According to an analysis by FlightGlobal, a leading aviation data and analytics company, the 50 largest U.S. airports are expected to grow 3.8% year-over-year in the first half of 2018, as measured by the number of seats offered on departing flights. That compares with departing seat capacity growth of 6.8% among the next 50 largest U.S. airports and growth of 5.2% for airports ranked 101st to 200th in size.
Those figures represent a reversal from just three years ago.
Back in 2015, the largest U.S. airports grew 4.4% year-over-year, while growth at the next largest 50 airports was just 0.5%. Airports ranked 101st to 200th in size saw their seat capacity shrink by 0.6%. Meanwhile, U.S. airports outside the top 200 in departing seat counts are growing 2.5% during the first half of this year, up from just 0.5% growth last year.
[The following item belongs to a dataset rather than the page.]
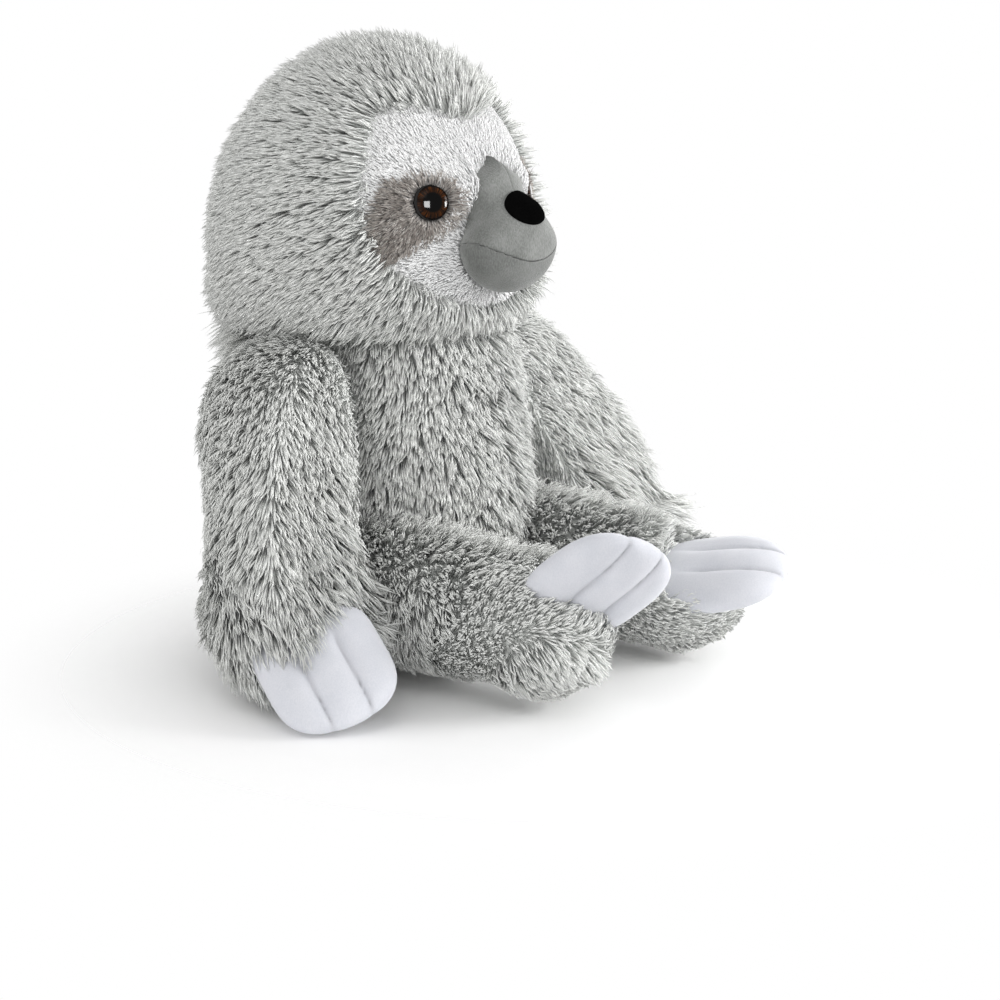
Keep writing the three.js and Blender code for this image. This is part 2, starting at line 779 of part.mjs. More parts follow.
function eyePieces(side) {
  const name = `eye_${side.name}`;
  const group = groupOf(
    meshOf(`${name}_dome`, eyeDome(), eyeLook),
    meshOf(`${name}_shank`, eyeShank(), shankLook),
    meshOf(`${name}_washer`, eyeWasher(), washerLook),
  );
  group.applyMatrix4(eyeFrame(side));
  return group;
}

function facePanel(side) {
  const cloth = headForm(coat - faceCloth, 0, headSides)
    .intersect(facePrism(gap))
    .intersect(halfSpace("x", (side.sign * gap) / 2, side.sign))
    .subtract(headForm(coat, overrun, headInnerSides))
    .subtract(snoutBall(-velboa))
    .subtract(eyeHole(eyeRadius + eyeRim + gap, overrun, -eyeSink, side))
    .subtract(eyeHole(washerBore, overrun, -beyond, side))
    .subtract(eyeHole(washerRadius + 2 * gap, -faceCloth - gap, -beyond, side));
  return meshOf(`face_panel_${side.name}`, cloth, faceLook);
}

function muzzlePieces() {
  const cloth = snoutForm(0)
    .subtract(snoutBall(-velboa))
    .subtract(headForm(coat - faceCloth - gap, overrun, headSides));
  const filling = snoutBall(-velboa - stuffingGap).subtract(headForm(coat, overrun, headInnerSides));
  return groupOf(
    meshOf("snout_upper", cloth.intersect(aboveMouth(gap / 2)), muzzleLook),
    meshOf("snout_chin", cloth.subtract(aboveMouth(-gap / 2)), muzzleLook),
    meshOf("snout_stuffing", filling, stuffingLook),
    meshOf("nose_pad", nosePad(), noseLook),
  );
}

function headPieces() {
  const skin = headForm(0, 0, headSides)
    .subtract(headForm(coat, overrun, headInnerSides))
    .subtract(facePrism(0));
  let filling = headForm(coat + stuffingGap, 0, headInnerSides);
  for (const side of [RIGHT, LEFT]) {
    filling = filling.subtract(eyeHole(washerRadius + 2 * gap, overrun, -shankLength - 2 * gap, side));
  }
  return groupOf(
    meshOf("head_skin", skin, furLook),
    meshOf("head_stuffing", filling, stuffingLook),
    facePanel(RIGHT),
    facePanel(LEFT),
    muzzlePieces(),
    eyePieces(RIGHT),
    eyePieces(LEFT),
  );
}

const sloth = groupOf(
  torsoPieces(),
  headPieces(),
  armPieces(RIGHT),
  armPieces(LEFT),
  legPieces(RIGHT),
  legPieces(LEFT),
);

export default sloth;
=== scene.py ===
"""Plush sloth on the floor: long grey pile on stuffed forms, a white face, a muzzle and channelled mitts."""

from __future__ import annotations

import json
import logging
import math
from dataclasses import dataclass, field
from enum import Enum
from typing import Any, Sequence

import bpy
import numpy as np
from mathutils import Matrix, Vector

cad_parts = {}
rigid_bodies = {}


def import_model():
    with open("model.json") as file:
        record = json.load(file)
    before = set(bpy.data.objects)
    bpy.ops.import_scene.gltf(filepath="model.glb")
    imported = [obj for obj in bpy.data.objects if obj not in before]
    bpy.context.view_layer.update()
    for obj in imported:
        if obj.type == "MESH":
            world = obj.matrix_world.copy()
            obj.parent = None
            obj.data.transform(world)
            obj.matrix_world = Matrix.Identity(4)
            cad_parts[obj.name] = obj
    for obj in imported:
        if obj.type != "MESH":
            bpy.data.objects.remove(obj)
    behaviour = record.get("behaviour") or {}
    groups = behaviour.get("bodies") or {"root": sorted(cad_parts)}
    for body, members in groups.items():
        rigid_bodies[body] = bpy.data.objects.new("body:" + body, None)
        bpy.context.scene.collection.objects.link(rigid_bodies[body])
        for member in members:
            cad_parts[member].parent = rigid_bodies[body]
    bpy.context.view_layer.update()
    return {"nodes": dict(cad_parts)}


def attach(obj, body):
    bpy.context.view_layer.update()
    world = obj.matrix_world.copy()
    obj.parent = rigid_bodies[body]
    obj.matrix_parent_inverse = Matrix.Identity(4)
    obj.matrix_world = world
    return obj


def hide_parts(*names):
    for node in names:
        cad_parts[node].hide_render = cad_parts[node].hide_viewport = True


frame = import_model()

LOG = logging.getLogger("sloth")
MM = 0.001
SEED = 11

# Height of the torso's neck plane, and the gap that the head keeps above it, in millimetres
NECK = 178.0
GAP = 0.4
# How deep the pile is that the CAD's solids include, in millimetres
CAD_COAT = 12.0
# A coat's middle tone, from 0 to 1
MIDDLE_TONE = 0.5

# Where a smooth step begins and where it ends
Span = tuple[float, float]
Point = tuple[float, float, float]


class Side(Enum):
    """The toy's own right and left, as the sign of X."""

    RIGHT = -1
    LEFT = 1

    @property
    def label(self) -> str:
        """The side's name in the names of pieces."""
        return self.name.lower()


# ---------------------------------------------------------------- colours and nodes


def linear(hex_colour: str) -> tuple[float, float, float, float]:
    """Turn an sRGB hex colour into linear values.

    Args:
        hex_colour: six hex digits.

    Returns:
        Red, green, blue and alpha.
    """
    channels = [int(hex_colour[i : i + 2], 16) / 255 for i in (0, 2, 4)]
    values = [c / 12.92 if c <= 0.04045 else ((c + 0.055) / 1.055) ** 2.4 for c in channels]
    return (*values, 1.0)


def add_node(
    tree: bpy.types.NodeTree,
    kind: str,
    settings: dict[str, Any] | None = None,
    inputs: dict[str | int, Any] | None = None,
) -> bpy.types.Node:
    """Add one node with its settings, and with its inputs as values or links.

    Args:
        tree: the node tree.
        kind: the node's type.
        settings: properties of the node.
        inputs: input sockets by name or number, each a value or another node's output.

    Returns:
        The new node.
    """
    node = tree.nodes.new(kind)
    for name, value in (settings or {}).items():
        setattr(node, name, value)
    for key, value in (inputs or {}).items():
        if isinstance(value, bpy.types.NodeSocket):
            tree.links.new(value, node.inputs[key])
        else:
            node.inputs[key].default_value = value
    return node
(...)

Small airports saw their seat capacity shrink by an aggregated 1.4% in 2015.
Seth Kaplan, managing editor of the newsletter Airline Weekly, which recently took an in-depth look at this issue, said that the renewed growth at midsize U.S. airports can be attributed to a few key factors.
One is the expansion of ultralow-cost carriers (ULCCs), most notably Allegiant, which seeks out routes connecting underserviced, midsize markets.
A second factor is that United and American are making concerted efforts to increase their regional flying. United, for example, rattled U.S. airline investors in January when it announced that it planned to grow capacity 4% to 6% for each of the next three years with an emphasis on beefing up regional connectivity to midcontinent hubs in Chicago, Denver and Houston.
“Anywhere from Chicago, where American had flights and not United, United added flights,” Kaplan said, citing as an example United’s resumption of service to Champagne-Urbana, Ill. last June.
Kaplan said that what is driving the legacy airlines’ desire to grow in regional markets have been the larger ULCCs, Frontier and Spirit, which have introduced more competition on routes between major airports, thereby reducing profits on such services.
An Airline Weekly analysis of data from the analytics company Diio Mi revealed that among the top 100 largest U.S. airports, the fastest growers by percentage are overwhelmingly coming from midsize markets. Of the top five, for example, only fourth-ranked Cincinnati is among the 50 most trafficked U.S. airports, and just barely. The other four are Myrtle Beach, S.C., which saw a seat growth of 53% between April 2017 and this past April; Islip Airport on New York’s Long Island; Providence, R.I.; and Spokane, Wash.
Various airlines have driven growth at those airports, though all but Spokane have benefited from substantial ULCC growth. For example, Frontier has gone from having no presence at Islip to being its second-largest carrier by seat numbers over the past two years, while also flying the most Islip routes. At Myrtle Beach, Spirit is the leading carrier, and Allegiant is growing steadily, having added five routes since May 2017. Frontier is also adding routes, as is Myrtle Beach’s main hub carrier, American.
“It’s like a frenzy,” said Kent Myers, whose Colorado-based Airplanners assists Myrtle Beach in recruiting air service.
Max Barrus, senior manager of planning for Allegiant, said Myrtle Beach fits neatly into the carrier’s business model of delivering service between leisure destinations and communities with airports that tend to be between the 50th- and 200th- largest in the U.S.
“Nobody ever thought you could have low-cost service from Columbus to a place like Myrtle Beach,” Barrus said. “But people don’t necessarily want to do that 10-hour drive if they can throw their family on the plane for a couple hundred dollars.
Allegiant has also targeted Destin Airport in the Florida Panhandle, from which it will fly 16 routes this summer after entering the airport in 2016.